I was still thinking gloomy thoughts when we drove past a busy central thoroughfare and spotted several bright-eyed children going to school. Some of them were walking with siblings, others were riding pillion on their father's motorbikes. Many, especially the little ones, were walking with their mothers. I saw mothers carrying schoolbags and tiffin boxes and bright plastic water bottles, walking in that determined way that only mothers have, hustling their kids to school in time. After the depressing sights I had seen, the sight of these young kids was like a ray of sunshine. Here were children just like the ones I saw at my daughter's school; here were mothers with the same determination as me.

Still further down, I saw the Lijjat Papad van making its rounds, collecting papads and distributing fresh dough for making more. I thought of all the papad-makers I knew, women who supported their families through papad co-operatives. It lifted my spirits.

It's not all beyond repair, I told myself. There are good things too. Even among squalor and depressing conditions, Dharavi always manages to show a little bit of its bright side to anyone who cares to see it.

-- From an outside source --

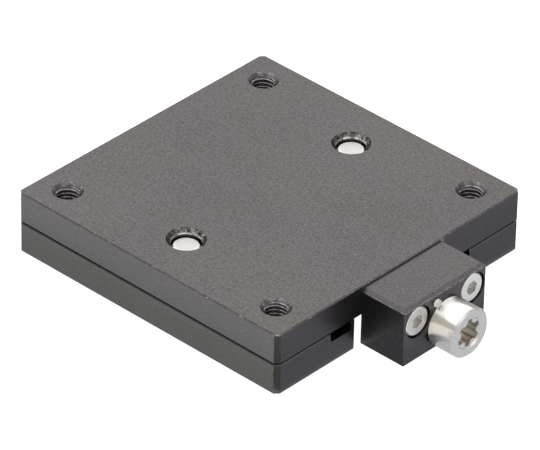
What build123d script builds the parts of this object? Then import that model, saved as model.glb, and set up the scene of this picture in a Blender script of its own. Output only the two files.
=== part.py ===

I remembered my first meeting with ragpickers from Dharavi a couple of years ago. They were sisters, giggling and collecting trash at Horniman Circle. I chatted with them only briefly; but talking to them changed me, transformed me from an outsider to an insider. As long as we don't turn our faces away from the reality of Dharavi, as long as we see commonality and shared humanity, there is hope yet - for the people of Dharavi, and for all of us in Mumbai who live side-by-side with it.

10 comments:

Smruti said...

Hey Deepa, it was nice to read this article. I used to work at BKC and commute from King Circle. Dharavi was on the way. There are definately some good things about Dharavi. If you go into Dharavi there are a lot of potters who make the most wonderful pottery. Also who can miss shopping for leather goods. I know from USA when we come, we definately purchase a couple of purses and jackets from there.
- Smruti

Ravi Ramakantan said...

What a great piece of "Show and Tell"
For your keen sense of observation and "documentation", you would easily receive Honorary Membership of any radiological Society :-)

Ravi

Rada said...

Deepa!

Indeed, without hope, there is really no hope.

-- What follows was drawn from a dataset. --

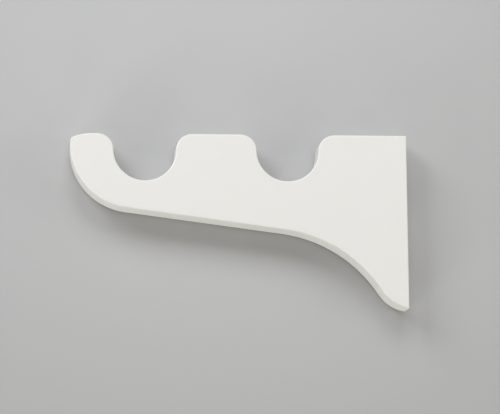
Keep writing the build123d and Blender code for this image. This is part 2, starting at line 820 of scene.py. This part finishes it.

As a person who first encountered Dharavi in 1978 and passing through it at least once every other month, sometimes Hope and Optimism are so difficult to muster! :-(

masalamagic said...

What a great post Deepa! Kinda bitter-sweet. I have seen Dharavi only about once from the distance on my visit to Mumbai. Reading a well documented articulate post like this is truly an eye -opener.
cheers
Latha

Anrosh said...

the largest basti in the world has the biggest lessons to teach. i have never undermined the people of dharavi.. a determined bunch, just opposite of the surroundings that they live in.

Jayshree Shahde said...

Hey Deepa,
Great write up!! truth, sensitivity, very balanced way to talk about Dharavi.... beyond leather bags!!!

keep writing!!

Roopa said...

You write really nice... the genuineness and depth of your own experience of being touched comes across. Enjoyed reading it.

Roopa

Anonymous said...

Why India is so poor is research in itself. Look at where we stand compared to the rest of the world.

http://en.wikipedia.org/wiki/List_of_countries_by_GDP_(nominal)_per_capita

Well, we managed to beat Pakistan... hurray.

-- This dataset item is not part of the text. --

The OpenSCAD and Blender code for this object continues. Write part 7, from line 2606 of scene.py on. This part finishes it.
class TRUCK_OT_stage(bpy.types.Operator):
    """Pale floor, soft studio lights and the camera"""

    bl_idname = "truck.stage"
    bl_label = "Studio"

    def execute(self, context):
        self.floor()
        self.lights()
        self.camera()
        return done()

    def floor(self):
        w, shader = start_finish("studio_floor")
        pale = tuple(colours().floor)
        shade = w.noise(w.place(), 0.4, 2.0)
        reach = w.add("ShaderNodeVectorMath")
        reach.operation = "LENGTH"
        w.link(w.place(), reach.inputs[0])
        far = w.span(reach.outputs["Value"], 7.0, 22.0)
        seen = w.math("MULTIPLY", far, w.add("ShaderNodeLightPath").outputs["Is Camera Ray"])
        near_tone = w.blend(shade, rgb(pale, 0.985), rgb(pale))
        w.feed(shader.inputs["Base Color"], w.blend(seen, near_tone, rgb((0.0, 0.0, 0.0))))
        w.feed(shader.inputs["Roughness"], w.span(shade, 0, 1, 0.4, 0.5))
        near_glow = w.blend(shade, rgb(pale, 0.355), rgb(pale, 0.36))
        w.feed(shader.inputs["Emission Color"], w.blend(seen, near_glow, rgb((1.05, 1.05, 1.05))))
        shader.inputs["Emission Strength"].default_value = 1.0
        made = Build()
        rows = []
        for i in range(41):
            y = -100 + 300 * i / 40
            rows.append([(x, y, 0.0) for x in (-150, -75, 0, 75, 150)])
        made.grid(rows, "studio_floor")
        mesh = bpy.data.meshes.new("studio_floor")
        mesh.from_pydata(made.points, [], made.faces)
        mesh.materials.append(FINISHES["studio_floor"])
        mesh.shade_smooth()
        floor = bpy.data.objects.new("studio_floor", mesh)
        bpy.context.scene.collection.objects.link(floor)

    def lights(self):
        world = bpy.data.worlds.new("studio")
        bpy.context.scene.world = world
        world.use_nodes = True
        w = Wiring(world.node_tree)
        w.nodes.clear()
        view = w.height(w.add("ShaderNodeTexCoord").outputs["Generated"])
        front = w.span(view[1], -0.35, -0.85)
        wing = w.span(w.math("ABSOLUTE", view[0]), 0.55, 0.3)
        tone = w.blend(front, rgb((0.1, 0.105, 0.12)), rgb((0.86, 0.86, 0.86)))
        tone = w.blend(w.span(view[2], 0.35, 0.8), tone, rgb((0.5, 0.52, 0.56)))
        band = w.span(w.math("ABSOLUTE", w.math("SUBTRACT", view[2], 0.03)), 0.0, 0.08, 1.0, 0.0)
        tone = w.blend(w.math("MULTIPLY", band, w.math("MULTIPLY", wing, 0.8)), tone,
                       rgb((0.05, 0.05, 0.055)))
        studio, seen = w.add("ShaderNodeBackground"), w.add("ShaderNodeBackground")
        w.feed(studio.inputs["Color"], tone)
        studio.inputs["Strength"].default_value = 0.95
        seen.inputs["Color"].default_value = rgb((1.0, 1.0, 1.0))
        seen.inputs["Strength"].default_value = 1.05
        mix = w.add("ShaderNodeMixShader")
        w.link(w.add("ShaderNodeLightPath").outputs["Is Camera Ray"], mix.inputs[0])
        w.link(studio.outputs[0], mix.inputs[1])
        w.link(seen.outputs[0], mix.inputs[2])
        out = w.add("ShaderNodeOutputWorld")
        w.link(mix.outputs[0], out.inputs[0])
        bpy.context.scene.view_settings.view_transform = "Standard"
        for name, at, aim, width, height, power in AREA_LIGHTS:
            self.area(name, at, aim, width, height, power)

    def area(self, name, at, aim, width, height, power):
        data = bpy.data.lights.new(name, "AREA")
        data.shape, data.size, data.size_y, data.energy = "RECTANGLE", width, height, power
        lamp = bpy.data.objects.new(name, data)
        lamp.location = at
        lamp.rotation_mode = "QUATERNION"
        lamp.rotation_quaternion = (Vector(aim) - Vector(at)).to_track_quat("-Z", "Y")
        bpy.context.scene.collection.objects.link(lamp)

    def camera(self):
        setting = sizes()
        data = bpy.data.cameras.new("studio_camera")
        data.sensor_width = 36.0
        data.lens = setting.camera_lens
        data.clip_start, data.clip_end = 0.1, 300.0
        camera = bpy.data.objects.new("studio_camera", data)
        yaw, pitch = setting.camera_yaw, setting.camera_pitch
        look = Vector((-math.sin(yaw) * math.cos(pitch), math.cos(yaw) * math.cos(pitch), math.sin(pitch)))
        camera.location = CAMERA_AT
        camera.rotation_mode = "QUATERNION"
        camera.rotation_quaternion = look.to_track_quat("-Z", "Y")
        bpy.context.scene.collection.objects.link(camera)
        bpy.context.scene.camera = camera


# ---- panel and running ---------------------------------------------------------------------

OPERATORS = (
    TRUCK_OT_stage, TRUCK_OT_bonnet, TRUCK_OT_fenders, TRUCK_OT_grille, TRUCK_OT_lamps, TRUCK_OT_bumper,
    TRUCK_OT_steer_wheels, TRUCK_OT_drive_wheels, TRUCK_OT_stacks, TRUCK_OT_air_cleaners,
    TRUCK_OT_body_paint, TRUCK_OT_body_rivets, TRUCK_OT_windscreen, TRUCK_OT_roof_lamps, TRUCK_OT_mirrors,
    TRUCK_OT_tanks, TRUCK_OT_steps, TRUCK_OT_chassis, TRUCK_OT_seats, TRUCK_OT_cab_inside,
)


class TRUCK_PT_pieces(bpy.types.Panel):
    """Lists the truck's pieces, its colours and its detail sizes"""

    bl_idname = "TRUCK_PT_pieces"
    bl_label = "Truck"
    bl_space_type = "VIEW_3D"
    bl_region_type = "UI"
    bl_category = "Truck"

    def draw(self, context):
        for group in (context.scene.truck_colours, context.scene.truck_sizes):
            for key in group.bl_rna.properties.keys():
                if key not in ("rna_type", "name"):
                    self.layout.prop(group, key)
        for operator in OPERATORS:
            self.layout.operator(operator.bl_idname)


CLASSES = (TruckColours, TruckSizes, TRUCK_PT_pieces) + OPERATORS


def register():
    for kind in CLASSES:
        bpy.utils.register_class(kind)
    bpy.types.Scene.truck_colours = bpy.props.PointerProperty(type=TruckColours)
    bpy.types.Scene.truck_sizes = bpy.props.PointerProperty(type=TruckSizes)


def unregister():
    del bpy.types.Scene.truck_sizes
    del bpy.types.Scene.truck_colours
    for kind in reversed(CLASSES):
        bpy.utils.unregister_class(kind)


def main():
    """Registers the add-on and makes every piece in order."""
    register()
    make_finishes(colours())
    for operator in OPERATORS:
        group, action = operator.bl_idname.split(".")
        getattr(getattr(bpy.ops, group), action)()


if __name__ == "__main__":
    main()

I lived in Mexico for a bit and also Costa Rica, not first world countries if you ask someone in Mumbai. The weakest student of my engineering class in Mumbai was smarter and more business/money oriented than most of the people that I met in their factories. One thing for sure, their people were happy and relaxed, the food was great, the roads were well maintained, the govt worked, the air was clean. Add it all up, they live 15 years longer than average Indians do.. And they aren't all that smarter. They do the basic things right.

Deepa Krishnan said...

Have you seen the list of countries GDP by PPP (Purchasing Power Parity)? PPP takes into account the relative cost of living and the inflation rates of the countries, rather than using just exchange rates which may distort the real differences in income.

India is 4th highest GDP in the list published by the World Bank, also on the list published by IMF and by the CIA Fact Book. The only countries with higher GDP are the European Union, USA, China and Japan.

http://en.wikipedia.org/wiki/List_of_countries_by_GDP_(PPP)

When you divide that GDP by the population - that's when India's rankings drop, and countries like Qatar, Brunei, Luxemburg and Norway start to appear as the highest. China drops to Rank 100 and India to 126.

So the data speaks for itself - it is the population. It has always been the population.

LadyTexasLee said...

It's a delight to have stumbled upon this blog.
It never ceases to amaze me how critical some Indians are of their fellow people who happen to be slum dwellers in online blogs/chats. Indeed it's always depressed me.
Many thanks for casting a humble, empathetic eye on your Mumbai and for sharing it with us.